ECB demands MPS shed €10 billion loans; last minute private deal scrambled.

A private sector recapitalization of Italian lender Monte dei Paschi di Siena (MPS) was announced at the 11th hour last month after the results of EBA stress tests on July 29. To the surprise of no one, the bank performed disastrously in the tests, recording a fully loaded CET1 ratio of minus 2.44% in 2018 under an adverse scenario. 

The ambitious deal moves nearly €10 billion of NPLs off-balance sheet and pours another €5 billion of capital into MPS’s coffers. This should increase its CET1 to 11.4% and reduce its NPL ratio from the current eye-watering 34% to around 18%.
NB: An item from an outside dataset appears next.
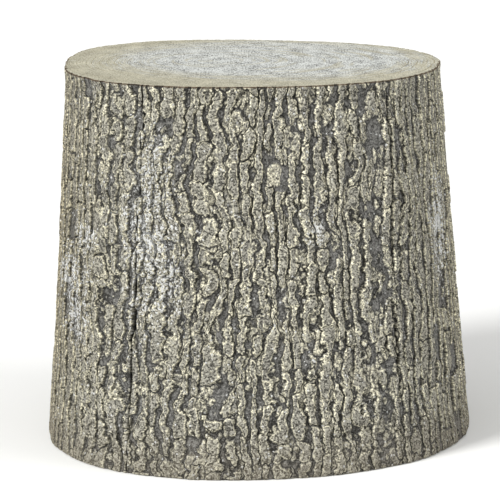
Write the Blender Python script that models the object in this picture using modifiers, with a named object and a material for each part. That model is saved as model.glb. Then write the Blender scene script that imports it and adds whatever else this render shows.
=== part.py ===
"""A short upright section of tree trunk: one solid log, sawn flat at both ends, standing on its wider end.

Metres, +Z up. The origin is the middle of the log's bounding box on the plane that it stands on.
"""

import math
from collections import namedtuple

import bmesh
import bpy

# Overall size, over the bark
LOG_HEIGHT = 0.400
BASE_RADIUS = 0.2430  # mean radius where it stands
TOP_RADIUS = 0.2080  # mean radius at the sawn top
WAIST_SAG = 0.0013  # how far the side falls inside a straight taper at mid height
TOP_LEAN = -0.0070  # how far the top's middle stands off the base's middle, along X

# Slow waves round the section, as a share of the radius: a trunk is never quite round
Lobe = namedtuple("Lobe", "waves direction at_base at_top")
LOBES = (
    Lobe(waves=2, direction=math.radians(83), at_base=0.028, at_top=0.000),
    Lobe(waves=3, direction=math.radians(3), at_base=0.026, at_top=0.028),
    Lobe(waves=4, direction=math.radians(43), at_base=0.017, at_top=0.026),
)

# Shallow upright hollows between the ridges of the bark; each set leans a little as it climbs
Flute = namedtuple("Flute", "waves depth start drift")
FLUTES = (
    Flute(waves=13, depth=0.0007, start=math.radians(40), drift=math.radians(50)),
    Flute(waves=21, depth=0.0005, start=math.radians(200), drift=math.radians(-65)),
    Flute(waves=29, depth=0.0004, start=math.radians(310), drift=math.radians(90)),
)

# The worn arris between bark and sawn wood, at both ends
RIM_WEAR = 0.0025
RIM_STEPS = 2
RIM_ANGLE = math.radians(50)

# Fineness of the mesh
SIDES = 160
LIFTS = 10
SMOOTH_ANGLE = math.radians(35)

# Finishes: linear colour and roughness
Finish = namedtuple("Finish", "name colour roughness")
BARK = Finish("weathered_bark", (0.233, 0.222, 0.184, 1.0), 0.95)
SAWN_WOOD = Finish("sawn_wood", (0.520, 0.480, 0.390, 1.0), 0.80)


def clear_scene():
    for obj in list(bpy.data.objects):
        bpy.data.objects.remove(obj, do_unlink=True)


def make_material(finish):
    material = bpy.data.materials.new(finish.name)
    material.use_nodes = True
    shader = material.node_tree.nodes["Principled BSDF"]
    shader.inputs["Base Color"].default_value = finish.colour
    shader.inputs["Roughness"].default_value = finish.roughness
    shader.inputs["Metallic"].default_value = 0.0
    material.diffuse_color = finish.colour
    return material


def trunk_radius(angle, climb):
    """Distance from the trunk's axis to the bark, at this angle and this share of the height."""
    radius = BASE_RADIUS + (TOP_RADIUS - BASE_RADIUS) * climb
    radius -= WAIST_SAG * 4 * climb * (1 - climb)
    for lobe in LOBES:
        share = lobe.at_base + (lobe.at_top - lobe.at_base) * climb
        radius *= 1 + share * math.cos(lobe.waves * (angle - lobe.direction))
    for flute in FLUTES:
        radius -= flute.depth * math.cos(flute.waves * angle + flute.start + flute.drift * climb)
    return radius


def shape_trunk(mesh):
    """Turns a round prism of unit radius, standing on z = 0, into the trunk."""
    for vert in mesh.verts:
        angle = math.atan2(vert.co.y, vert.co.x)
        climb = vert.co.z / LOG_HEIGHT
        radius = trunk_radius(angle, climb)
        vert.co.x = radius * math.cos(angle) + TOP_LEAN * climb
        vert.co.y = radius * math.sin(angle)


def centre_footprint(mesh):
    """Moves the middle of the bounding box onto the Z axis."""
    for axis in (0, 1):
        places = [vert.co[axis] for vert in mesh.verts]
        middle = (min(places) + max(places)) / 2
        for vert in mesh.verts:
            vert.co[axis] -= middle


def log_mesh(name):
    """One closed solid: a prism cut into lifts, moulded to the trunk's outline, with sawn ends."""
    shape = bmesh.new()
    bmesh.ops.create_cone(
        shape, cap_ends=True, segments=SIDES, radius1=1, radius2=1, depth=LOG_HEIGHT
    )
    bmesh.ops.translate(shape, verts=shape.verts, vec=(0, 0, LOG_HEIGHT / 2))
    uprights = [edge for edge in shape.edges if edge.verts[0].co.z != edge.verts[1].co.z]
    bmesh.ops.subdivide_edges(shape, edges=uprights, cuts=LIFTS - 1, use_grid_fill=True)
    shape_trunk(shape)
    centre_footprint(shape)
    bmesh.ops.recalc_face_normals(shape, faces=shape.faces)
    for face in shape.faces:
        is_sawn_end = len(face.verts) == SIDES
        face.material_index = 1 if is_sawn_end else 0
    mesh = bpy.data.meshes.new(name)
    shape.to_mesh(mesh)
    shape.free()
    return mesh


def make_log(collection):
    log = bpy.data.objects.new("log", log_mesh("log"))
    collection.objects.link(log)
    log.data.materials.append(make_material(BARK))
    log.data.materials.append(make_material(SAWN_WOOD))
    rim = log.modifiers.new("Worn rim", "BEVEL")
    rim.width = RIM_WEAR
    rim.segments = RIM_STEPS
    rim.limit_method = "ANGLE"
    rim.angle_limit = RIM_ANGLE
    rim.material = 0
    log.data.shade_smooth()
    log.data.set_sharp_from_angle(angle=SMOOTH_ANGLE)
    return log


def main():
    clear_scene()
    collection = bpy.data.collections.new("wood_log")
    bpy.context.scene.collection.children.link(collection)
    make_log(collection)


main()
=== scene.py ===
"""A wood log standing on its sawn base: its looks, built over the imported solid.

The trunk's outer form is read off the solid. A Geometry Nodes tree carves the bark's plates, furrows and
long cracks into a fine closed skin laid over that form. The bark's material lays the same pattern again, so
colour and relief fall in the same places. The two sawn ends are part of that skin, with their own finishes.
Lengths are in metres. A noise's scale is per metre: 1000 divided by the real size in millimetres.
"""

import logging
import math
from collections.abc import Mapping, Sequence
from dataclasses import dataclass
from enum import Enum
from functools import partial
from typing import NamedTuple

import bpy
import numpy as np
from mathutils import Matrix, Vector
from mathutils.bvhtree import BVHTree

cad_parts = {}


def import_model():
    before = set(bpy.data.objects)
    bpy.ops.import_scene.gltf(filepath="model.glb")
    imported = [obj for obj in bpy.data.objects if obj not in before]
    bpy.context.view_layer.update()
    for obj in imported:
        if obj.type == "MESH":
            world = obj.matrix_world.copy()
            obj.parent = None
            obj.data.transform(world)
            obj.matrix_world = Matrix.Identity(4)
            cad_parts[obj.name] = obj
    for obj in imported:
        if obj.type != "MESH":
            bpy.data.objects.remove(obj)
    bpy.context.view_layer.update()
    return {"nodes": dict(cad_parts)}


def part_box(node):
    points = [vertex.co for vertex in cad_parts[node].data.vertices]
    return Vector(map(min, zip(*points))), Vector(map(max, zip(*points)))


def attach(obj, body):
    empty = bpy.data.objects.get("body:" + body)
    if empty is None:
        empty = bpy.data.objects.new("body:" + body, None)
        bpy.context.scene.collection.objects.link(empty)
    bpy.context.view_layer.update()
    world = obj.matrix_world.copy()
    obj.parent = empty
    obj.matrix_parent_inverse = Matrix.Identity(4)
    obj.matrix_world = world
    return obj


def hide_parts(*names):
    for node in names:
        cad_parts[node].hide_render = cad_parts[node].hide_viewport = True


LOG = logging.getLogger("wood_log")

MM = 0.001
NODE = "log"
BODY = "root"

# The kinds of node that the trees use most; RANGE takes a value, the span it is in and the span it becomes
MATH = "ShaderNodeMath"
VECTOR = "ShaderNodeVectorMath"
RANGE = "ShaderNodeMapRange"
MIX = "ShaderNodeMix"
NOISE = "ShaderNodeTexNoise"
CELLS = "ShaderNodeTexVoronoi"
SPLIT = "ShaderNodeSeparateXYZ"
Socket = bpy.types.NodeSocket
NodeTree = bpy.types.NodeTree

# The girth circle that the bark's pattern is laid on, whatever the trunk's own radius at that height
PATTERN_RADIUS = 225 * MM


class Face(Enum):
    """The three faces of the skin, with the number each carries in the skin's face attribute."""

    BARK = 0
    SAWN_TOP = 1
    SAWN_BASE = 2


def linear(hex_colour: str) -> tuple[float, float, float, float]:
    """Turns an sRGB hex colour to linear.

    Args:
        hex_colour: Six hex digits, without a leading sign.

    Returns:
        Red, green, blue and an alpha of 1.
    """
    shares = [int(hex_colour[i : i + 2], 16) / 255 for i in (0, 2, 4)]
    red, green, blue = (s / 12.92 if s <= 0.04045 else ((s + 0.055) / 1.055) ** 2.4 for s in shares)
    return red, green, blue, 1.0


def add_node(
    tree: NodeTree,
    kind: str,
    inputs: Mapping[int | str, object] | Sequence[object] = (),
    output: int | str = 0,
    **settings: object,
) -> Socket:
    """Adds a node with its settings, and links or sets its inputs.

    Args:
        tree: The node tree that gets the node.
        kind: The node's type.
        inputs: A socket to link or a value to set for each input: in order, or by name or number.
        output: Which output is wanted.
        **settings: The node's own settings.

    Returns:
        The wanted output socket.
    """
    node = tree.nodes.new(kind)
    for name, value in settings.items():
        setattr(node, name, value)
    for key, value in inputs.items() if isinstance(inputs, Mapping) else enumerate(inputs):
        if isinstance(value, Socket):
            tree.links.new(value, node.inputs[key])
        else:
            node.inputs[key].default_value = value
    return node.outputs[output]


def matt_material(
    name: str, roughness: float, specular: float
) -> tuple[bpy.types.Material, bpy.types.Node]:
    """Makes a material without metal or a coat.

    Args:
        name: Its name.
        roughness: Its roughness.
        specular: Its specular level.

    Returns:
        The material and its shader.
    """
    material = bpy.data.materials.new(name)
    material.use_nodes = True
    shader = material.node_tree.nodes["Principled BSDF"]
    shader.inputs["Roughness"].default_value = roughness
    shader.inputs["Specular IOR Level"].default_value = specular
    return material, shader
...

The recapitalization was pulled out of the bag on the day that the stress tests were revealed and was led by JPMorgan, which has a long history of working with MPS. The US bank arranged a hybrid equity raising to fund its acquisition of Antonoveneta in 2008 – a €9 billion deal that many view as the root cause of the woeful situation it finds itself in today. 

MPS CEO Fabrizio Viola has made it clear that the recap is the bank’s only option. “We don’t have a plan B; this is our plan,” he said when it was announced. “This is quite worrying given the complexity of the transaction and the need for a number of external factors to fall into place for it to be successful,” analyst Eoin Mullany at Berenberg Bank points out.

Pressure

Matteo Renzi concern-160x186

Matteo Renzi

Concern over the health of Italy’s banks has risen sharply since June 23 when the UK voted to leave the EU. The country’s prime minister, Matteo Renzi, is under intense pressure to achieve capital support for the sector before the country votes in its own constitutional referendum in October.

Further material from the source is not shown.